Individualism/ collectivism reflects “the extent to which an individual relies on a group (a collectivist approach) or takes the initiative in making decisions, solving problems and engaging in productive activity” (Brooks, p273). The American culture tends to be highly individualistic, in contrast to Asian, more collective cultures. It needs to be borne in mind that Hofstede’s major work was carried out in the 1980s and 1990s, and based on the American multinational corporation IBM, although subsequent research has tended to confirm his findings. However, in the previous Soviet states (not included in Hofstede’s sample), for example, there has been a distinct move from the collective to the individual, with implications at both national and individual levels. Hastings maintains that in networking it is important not to be carried away by an ‘either/ or’ mentality, but to work towards a ‘both/ and’ position, so that both individualism and collectivism can be comfortable side by side.

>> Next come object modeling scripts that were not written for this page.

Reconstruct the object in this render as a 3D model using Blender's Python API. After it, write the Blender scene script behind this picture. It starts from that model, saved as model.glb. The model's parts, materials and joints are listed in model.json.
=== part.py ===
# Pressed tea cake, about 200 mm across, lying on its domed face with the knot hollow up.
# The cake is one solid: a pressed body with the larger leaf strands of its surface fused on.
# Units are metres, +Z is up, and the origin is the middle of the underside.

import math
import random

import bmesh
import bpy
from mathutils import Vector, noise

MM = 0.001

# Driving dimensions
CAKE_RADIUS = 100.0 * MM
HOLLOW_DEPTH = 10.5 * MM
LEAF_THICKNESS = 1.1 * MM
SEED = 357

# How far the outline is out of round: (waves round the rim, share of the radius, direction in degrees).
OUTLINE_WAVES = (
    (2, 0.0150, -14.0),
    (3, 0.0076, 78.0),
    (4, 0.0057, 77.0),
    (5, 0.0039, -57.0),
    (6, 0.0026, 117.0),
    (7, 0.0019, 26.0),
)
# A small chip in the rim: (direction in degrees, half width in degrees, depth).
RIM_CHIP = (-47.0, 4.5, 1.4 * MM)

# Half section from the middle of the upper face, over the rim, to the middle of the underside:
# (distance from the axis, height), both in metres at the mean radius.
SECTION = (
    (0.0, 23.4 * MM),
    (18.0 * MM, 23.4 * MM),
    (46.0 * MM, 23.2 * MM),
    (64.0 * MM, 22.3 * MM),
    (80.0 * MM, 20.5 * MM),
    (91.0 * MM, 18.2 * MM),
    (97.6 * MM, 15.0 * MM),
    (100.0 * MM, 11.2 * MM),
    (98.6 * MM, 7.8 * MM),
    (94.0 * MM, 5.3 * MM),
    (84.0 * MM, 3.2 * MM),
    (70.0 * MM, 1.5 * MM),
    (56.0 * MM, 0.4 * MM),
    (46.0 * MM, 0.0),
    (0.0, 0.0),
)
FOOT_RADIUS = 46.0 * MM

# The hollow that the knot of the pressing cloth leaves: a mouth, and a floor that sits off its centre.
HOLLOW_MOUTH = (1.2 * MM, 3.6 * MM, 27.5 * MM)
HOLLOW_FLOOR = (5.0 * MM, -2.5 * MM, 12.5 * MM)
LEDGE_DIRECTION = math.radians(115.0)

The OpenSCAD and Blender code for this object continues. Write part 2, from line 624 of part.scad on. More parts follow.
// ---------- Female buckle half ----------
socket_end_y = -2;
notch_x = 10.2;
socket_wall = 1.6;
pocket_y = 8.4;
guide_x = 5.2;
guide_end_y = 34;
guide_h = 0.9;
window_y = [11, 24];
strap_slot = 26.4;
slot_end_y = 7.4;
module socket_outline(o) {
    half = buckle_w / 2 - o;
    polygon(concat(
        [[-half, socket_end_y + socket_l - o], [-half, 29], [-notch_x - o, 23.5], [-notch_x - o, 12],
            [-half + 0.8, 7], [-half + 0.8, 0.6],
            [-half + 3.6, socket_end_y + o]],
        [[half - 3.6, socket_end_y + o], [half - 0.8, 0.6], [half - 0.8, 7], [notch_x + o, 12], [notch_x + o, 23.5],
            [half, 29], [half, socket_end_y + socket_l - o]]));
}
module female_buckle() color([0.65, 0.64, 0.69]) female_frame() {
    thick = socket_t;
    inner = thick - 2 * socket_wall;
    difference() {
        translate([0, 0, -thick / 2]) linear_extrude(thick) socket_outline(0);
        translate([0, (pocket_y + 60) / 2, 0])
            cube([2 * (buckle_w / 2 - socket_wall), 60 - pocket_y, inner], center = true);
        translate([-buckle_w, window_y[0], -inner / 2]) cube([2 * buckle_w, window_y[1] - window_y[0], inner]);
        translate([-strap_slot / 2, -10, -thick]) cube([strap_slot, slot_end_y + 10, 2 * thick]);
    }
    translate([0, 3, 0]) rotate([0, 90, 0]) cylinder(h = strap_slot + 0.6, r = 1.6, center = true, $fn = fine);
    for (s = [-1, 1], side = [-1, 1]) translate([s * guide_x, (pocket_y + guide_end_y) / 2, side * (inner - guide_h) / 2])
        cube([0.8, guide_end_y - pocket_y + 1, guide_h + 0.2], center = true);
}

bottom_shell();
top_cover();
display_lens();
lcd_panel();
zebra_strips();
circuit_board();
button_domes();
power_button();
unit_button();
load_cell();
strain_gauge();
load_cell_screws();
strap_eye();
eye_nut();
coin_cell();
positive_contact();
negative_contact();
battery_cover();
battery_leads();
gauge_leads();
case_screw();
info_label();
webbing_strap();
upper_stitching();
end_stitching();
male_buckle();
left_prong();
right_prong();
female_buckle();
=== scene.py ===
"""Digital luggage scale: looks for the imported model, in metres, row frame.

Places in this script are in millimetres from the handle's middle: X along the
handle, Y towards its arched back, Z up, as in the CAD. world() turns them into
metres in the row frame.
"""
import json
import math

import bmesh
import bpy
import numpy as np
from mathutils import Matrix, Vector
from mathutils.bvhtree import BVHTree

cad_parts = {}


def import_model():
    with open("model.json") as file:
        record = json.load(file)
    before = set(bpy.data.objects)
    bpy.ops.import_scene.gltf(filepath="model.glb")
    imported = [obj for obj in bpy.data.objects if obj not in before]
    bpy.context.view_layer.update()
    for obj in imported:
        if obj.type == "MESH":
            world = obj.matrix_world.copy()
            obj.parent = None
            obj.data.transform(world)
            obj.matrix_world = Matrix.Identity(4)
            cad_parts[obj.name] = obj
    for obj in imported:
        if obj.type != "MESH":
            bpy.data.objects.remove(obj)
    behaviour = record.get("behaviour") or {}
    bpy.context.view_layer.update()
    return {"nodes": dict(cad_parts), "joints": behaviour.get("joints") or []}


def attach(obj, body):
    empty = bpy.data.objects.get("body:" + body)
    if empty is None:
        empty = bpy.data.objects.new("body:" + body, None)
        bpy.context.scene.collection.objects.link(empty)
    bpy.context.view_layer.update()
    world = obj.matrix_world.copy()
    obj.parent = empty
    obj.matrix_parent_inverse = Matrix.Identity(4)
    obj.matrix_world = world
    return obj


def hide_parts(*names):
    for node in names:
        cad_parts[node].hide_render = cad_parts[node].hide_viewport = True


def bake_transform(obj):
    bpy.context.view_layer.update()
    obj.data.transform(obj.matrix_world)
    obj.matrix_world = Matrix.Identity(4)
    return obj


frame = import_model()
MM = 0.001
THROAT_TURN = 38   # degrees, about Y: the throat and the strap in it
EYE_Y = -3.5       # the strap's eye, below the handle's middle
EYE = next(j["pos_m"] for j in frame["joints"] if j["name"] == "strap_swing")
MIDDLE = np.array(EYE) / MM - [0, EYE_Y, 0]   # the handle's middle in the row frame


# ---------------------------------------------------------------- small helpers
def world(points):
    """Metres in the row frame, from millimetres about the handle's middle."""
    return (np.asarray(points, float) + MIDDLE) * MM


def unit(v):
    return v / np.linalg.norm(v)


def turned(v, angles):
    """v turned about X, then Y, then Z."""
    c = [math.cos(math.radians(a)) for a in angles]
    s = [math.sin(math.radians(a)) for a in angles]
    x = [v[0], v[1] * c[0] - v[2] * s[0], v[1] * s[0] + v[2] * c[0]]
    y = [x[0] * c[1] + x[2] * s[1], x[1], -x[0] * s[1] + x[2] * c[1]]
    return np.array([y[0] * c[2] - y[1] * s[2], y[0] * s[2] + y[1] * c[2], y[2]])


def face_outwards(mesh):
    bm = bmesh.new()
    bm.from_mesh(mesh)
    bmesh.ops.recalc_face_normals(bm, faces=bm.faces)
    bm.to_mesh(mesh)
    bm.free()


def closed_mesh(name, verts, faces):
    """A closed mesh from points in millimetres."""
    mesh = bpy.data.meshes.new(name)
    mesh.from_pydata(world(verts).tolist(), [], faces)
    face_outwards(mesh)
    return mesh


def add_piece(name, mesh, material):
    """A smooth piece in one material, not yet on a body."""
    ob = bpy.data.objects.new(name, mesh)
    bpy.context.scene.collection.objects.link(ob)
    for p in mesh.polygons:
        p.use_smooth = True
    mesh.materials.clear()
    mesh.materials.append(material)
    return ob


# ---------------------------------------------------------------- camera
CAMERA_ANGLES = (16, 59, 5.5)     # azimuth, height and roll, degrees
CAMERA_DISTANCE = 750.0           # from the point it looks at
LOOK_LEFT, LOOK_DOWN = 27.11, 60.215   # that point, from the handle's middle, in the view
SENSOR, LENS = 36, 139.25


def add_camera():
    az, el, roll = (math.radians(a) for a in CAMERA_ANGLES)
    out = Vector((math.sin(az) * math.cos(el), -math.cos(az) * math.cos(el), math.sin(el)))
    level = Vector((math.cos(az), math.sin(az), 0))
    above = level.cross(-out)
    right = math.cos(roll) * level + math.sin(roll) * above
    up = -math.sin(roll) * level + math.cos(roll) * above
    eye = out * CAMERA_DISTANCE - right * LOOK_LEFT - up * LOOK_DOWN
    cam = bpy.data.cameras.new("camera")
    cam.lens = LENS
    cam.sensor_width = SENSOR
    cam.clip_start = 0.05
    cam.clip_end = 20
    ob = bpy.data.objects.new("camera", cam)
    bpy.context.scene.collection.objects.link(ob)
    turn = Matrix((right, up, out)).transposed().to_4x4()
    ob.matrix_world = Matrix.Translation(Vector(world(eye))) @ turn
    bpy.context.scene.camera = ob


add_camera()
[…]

Uncertainty avoidance reflects people’s attitudes to ambiguity, or a preference for rules and direction. Hofstede found Greeks more likely to prefer specific direction, in contrast to the Swedes, who were happy with flexibility, risk and ambiguity. In networking, such partners would need to be clear about each others’ preferences in ways of working.

The fourth dimension of masculinity/ femininity is centred around Hofstede’s classification of personal attributes. Masculinity includes assertiveness, competitiveness and results-orientation, whilst feminine attributes include co-operation and empathy. Hofstede’s results labelled Japan as the most ‘masculine’ culture, with Norway the most ‘feminine’. Handy (1994) suggests that feminine attributes are those needed at individual and organisational level in the 21st century.

Such dimensions suggest that there might be natural clusters of partners in terms of similarity (Denmark, Sweden, USA, UK are given as an example). However, there is then the danger of failing to break down other barriers and missing opportunities to build networks with, and learn from nations with very marked differences in style.